Samantha is 59 years of age and retired. She commences an income stream in June 2023 with $800,000. It is not compulsory for her to receive any income stream before 1 July 2023 unless she chooses. Samantha’s birthday is on 10 May, and if she delays receipt of her income stream until after 10 May 2024, when she reaches 60 years old, the amount she receives will be considered tax-free. In addition, any income earned on her balance in the superannuation fund supporting her income stream will also be tax-free from the time it commenced in June 2023.

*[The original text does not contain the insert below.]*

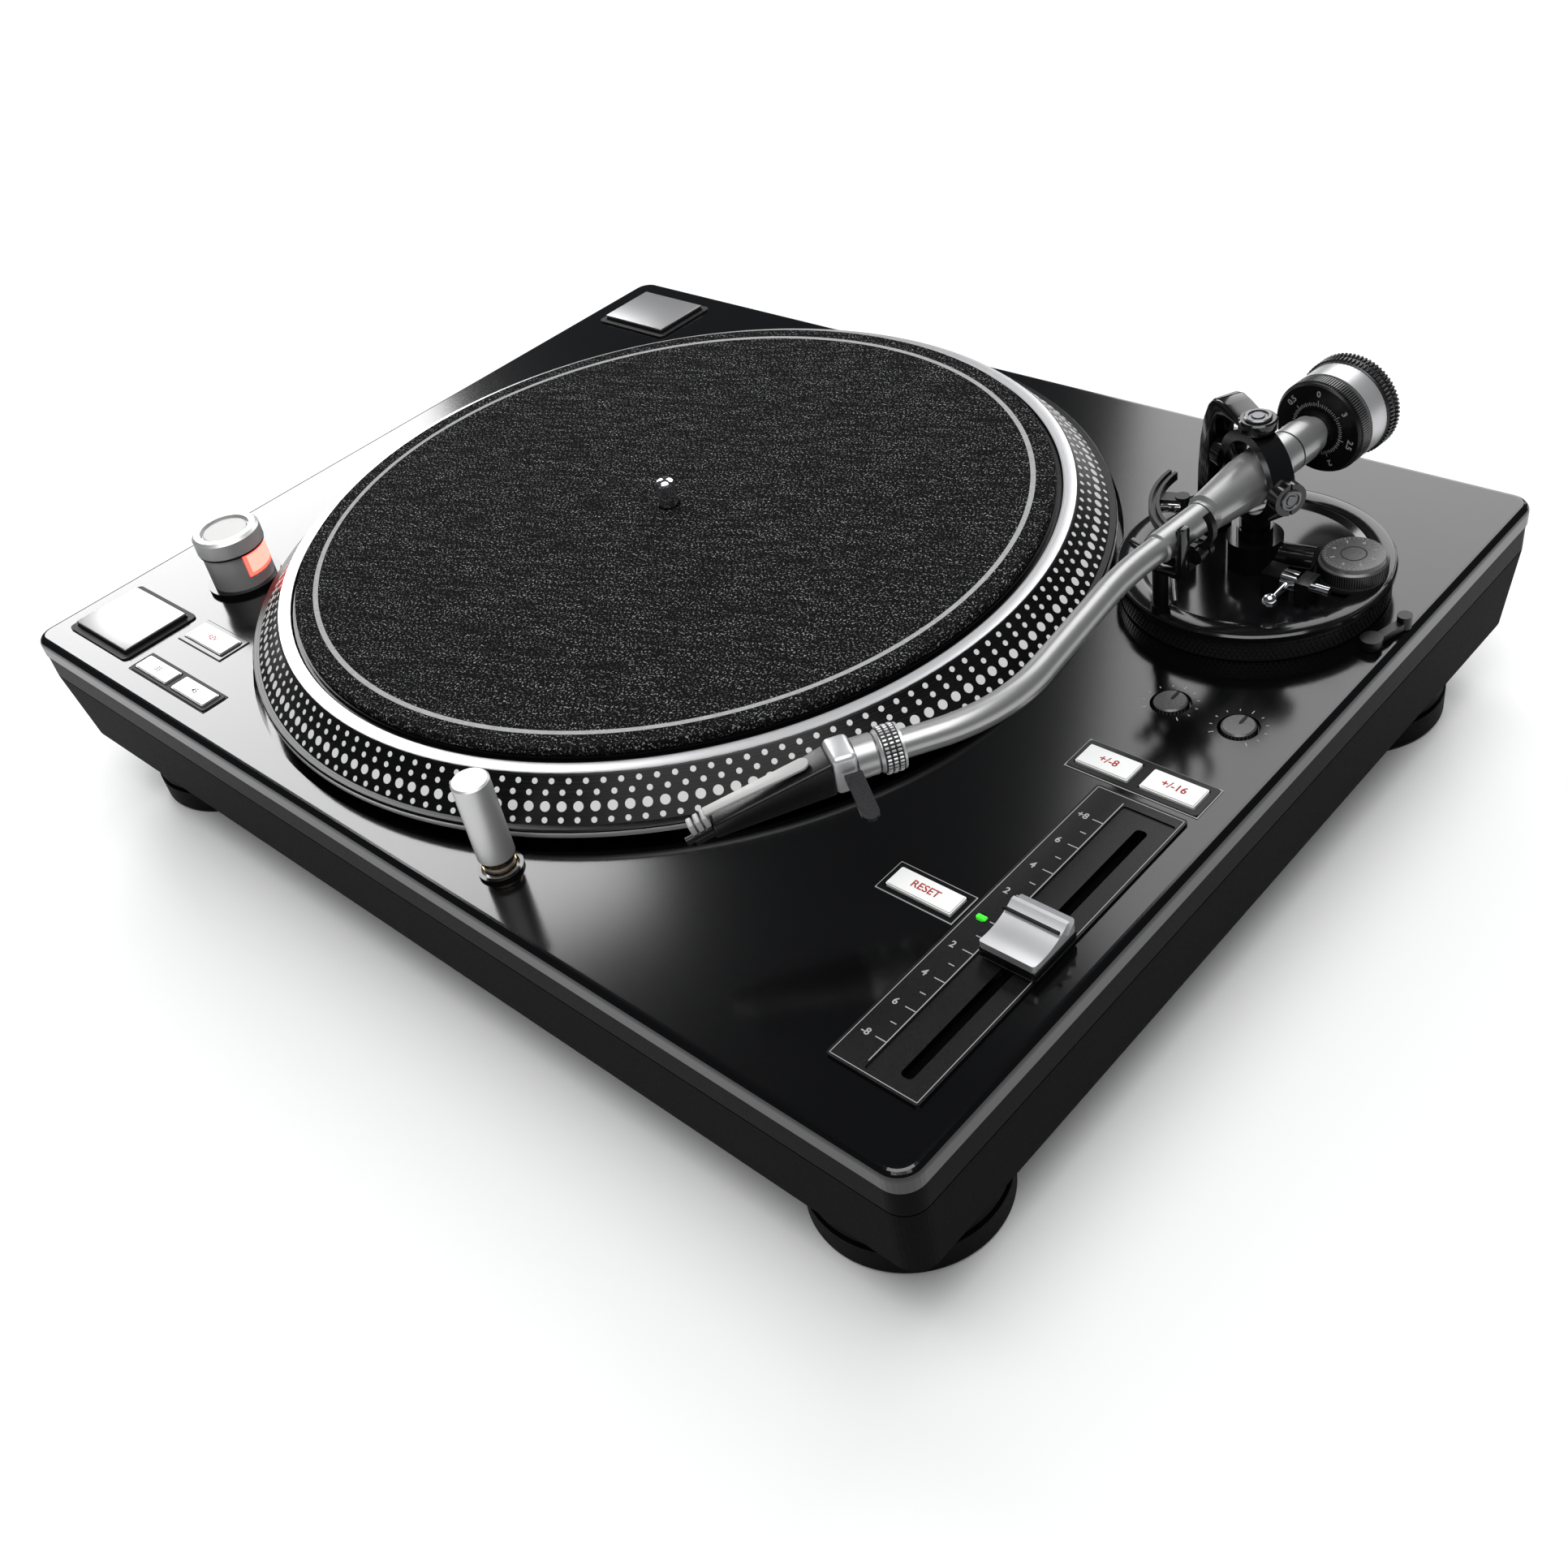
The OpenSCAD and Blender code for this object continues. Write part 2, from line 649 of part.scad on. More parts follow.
module arm_base() {
    color([0.06, 0.06, 0.07]) at_pivot(0) difference() {
        union() {
            rotate_extrude() polygon([[0, disc_bottom], [disc_r - 1, disc_bottom], [disc_r, disc_bottom + 1],
                [disc_r, disc_top - 0.6], [disc_r - 0.6, disc_top], [disc_r - 8, disc_top],
                [disc_r - 10, disc_floor], [0, disc_floor]]);
            translate([0, 0, -12]) cylinder(h = disc_bottom + 13, r = stem_r);
            cylinder(h = 20, r = 9.5);
            translate([0, 0, 20]) cylinder(h = 4, r = 6);
            rotate([0, 0, 10.6]) translate([8, 0, 14]) rotate([0, 90, 0]) cylinder(h = 12.5, r = 4.2);
            antiskate_place() translate([0, 0, disc_floor - 1]) cylinder(h = 2.8, r = 5);
            lifter_place() translate([0, 0, disc_floor - 1]) cylinder(h = 13, r = 4.6);
            translate([12, -17, disc_floor - 1]) cube([6, 8, 10.2]);
            translate([24, -17, disc_floor - 1]) cube([5, 8, 10.2]);
        }
        translate([0, 0, 12]) cylinder(h = 20, r = 2 + fit);
        antiskate_place() translate([0, 0, -1]) cylinder(h = 20, r = 3 + fit);
        lifter_place() cylinder(h = 40, r = 2.4 + fit);
        translate([0, -13, 16]) rotate([0, 90, 0]) cylinder(h = 60, r = 1.6 + fit);
    }
}

module antiskate_place() { translate([32.5, 6, 0]) children(); }

module lifter_place() { rotate([0, 0, 200]) translate([24, 0, 0]) children(); }

module antiskate_dial() {
    color([0.22, 0.22, 0.23]) at_pivot(0) antiskate_place() {
        translate([0, 0, disc_bottom + 0.2]) cylinder(h = disc_top - disc_bottom + 1.4, r = 3);
        translate([0, 0, disc_top + 0.6]) difference() {
            rotate_extrude() polygon([[0, 0], [11, 0], [11, 5.4], [10.4, 6], [10, 7.4], [0, 7.4]]);
            translate([0, 0, 6.9]) tube(2, 4.2, 3.8);
        }
    }
}

module cue_lever() {
    color([0.7, 0.7, 0.72]) at_pivot(16) {
        translate([12.4, -13, 0]) rotate([0, 90, 0]) cylinder(h = 22, r = 1.6);
        translate([18.4, -13, 0]) rotate([0, 90, 0]) cylinder(h = 5.2, r = 3.4);
        translate([20.5, -13, 0]) rotate([90, 0, 0]) cylinder(h = 12, r = 1.1, $fn = 32);
        translate([20.5, -26, 0]) sphere(2.4, $fn = 32);
    }
}

module lift_arc() {
    color([0.08, 0.08, 0.09]) at_pivot(0) {
        translate([0, 0, 34.4 - 3]) rotate([0, 0, 176]) rotate_extrude(angle = 92) {
            translate([31, 0]) square([3.6, 1.6]);
            translate([31, 0]) square([1.2, 3]);
            translate([33.4, 0]) square([1.2, 3]);
        }
        lifter_place() {
            translate([0, 0, disc_bottom + 0.2]) cylinder(h = 33 - disc_bottom, r = 2.4);
            translate([0, -2.6, 29.4]) cube([9.5, 5.2, 3.2]);
        }
    }
}

module armrest_post() {
    post_z = disc_top;
    color([0.08, 0.08, 0.09]) at_pivot(0) rotate([0, 0, -park_angle]) translate([0, -rest_at, 0]) {
        translate([-7, 0, post_z]) cylinder(h = 3, r = 3.2);
        translate([-7, 0, post_z]) cylinder(h = 23, r = 2.6);
        translate([-9.6, -3.5, 31]) cube([14.5, 7, 3.6]);
        difference() {
            translate([0, 3.5, arm_h]) rotate([90, 0, 0]) linear_extrude(7) difference() {
                union() {
                    circle(8.8);
                    translate([8.6, -3.6]) circle(2.8);
                }
                circle(6.9);
                polygon([[0, 0], [6.9, 0], [20, 0], [20, 20], [-20, 20], [-20, -20], [-8, -20]]);
            }
            translate([8.6, 5, arm_h - 3.6]) rotate([90, 0, 0]) cylinder(h = 10, r = 1.2 + fit);
            translate([8.6, 1.4, arm_h - 3.6]) rotate([90, 0, 0]) cylinder(h = 2.8, r = 4.4);
        }
    }
}

// Hook that swings over the parked tube, shown swung open
module armrest_latch() {
    open = 50;
    color([0.08, 0.08, 0.09]) at_pivot(0) rotate([0, 0, -park_angle])
        translate([8.6, -rest_at, arm_h - 3.6]) rotate([0, open, 0]) {
            rotate([90, 0, 0]) cylinder(h = 7.4, r = 1.2, center = true);
            rotate([90, 0, 0]) cylinder(h = 2.2, r = 2.4, center = true);
            translate([-8.6, 1.1, 3.6]) rotate([90, 0, 0]) linear_extrude(2.2) difference() {
                circle(8.2);
                circle(6.2);
                polygon([[0, 0], [-3, 20], [-20, 20], [-20, -20], [20, -20], [20, -9]]);
            }
        }
}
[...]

A critical issue with SMSFs is that you are required to withdraw at least the minimum account-based pension or transition to a retirement income stream from your fund. Don’t forget that for the 2022/23 financial year, the minimum pension percentage has been reduced by 50%. However, we expect this to increase to the standard minimum pension for the 2023-24 financial year.
Underpayment of pensions and income streams can lead to a number of compliance issues if the minimum pension has not been paid. This time of year is a good time to see whether you will withdraw at least the minimum pension amount from your SMSF by 30 June 2023. It will ensure that any income earned by the fund on any investments supporting the pension will be tax-free and not taxed at 15%.
The ongoing changes to superannuation provide some new rules that need to be applied to your situation for the 2022/23 financial year. Whether it’s the abolition of the work test for non-concessional contributions, tax deductions or getting pension payments right - they all may have an impact on your situation. Make sure you know what’s required so you gain the maximum benefit out of your SMSF.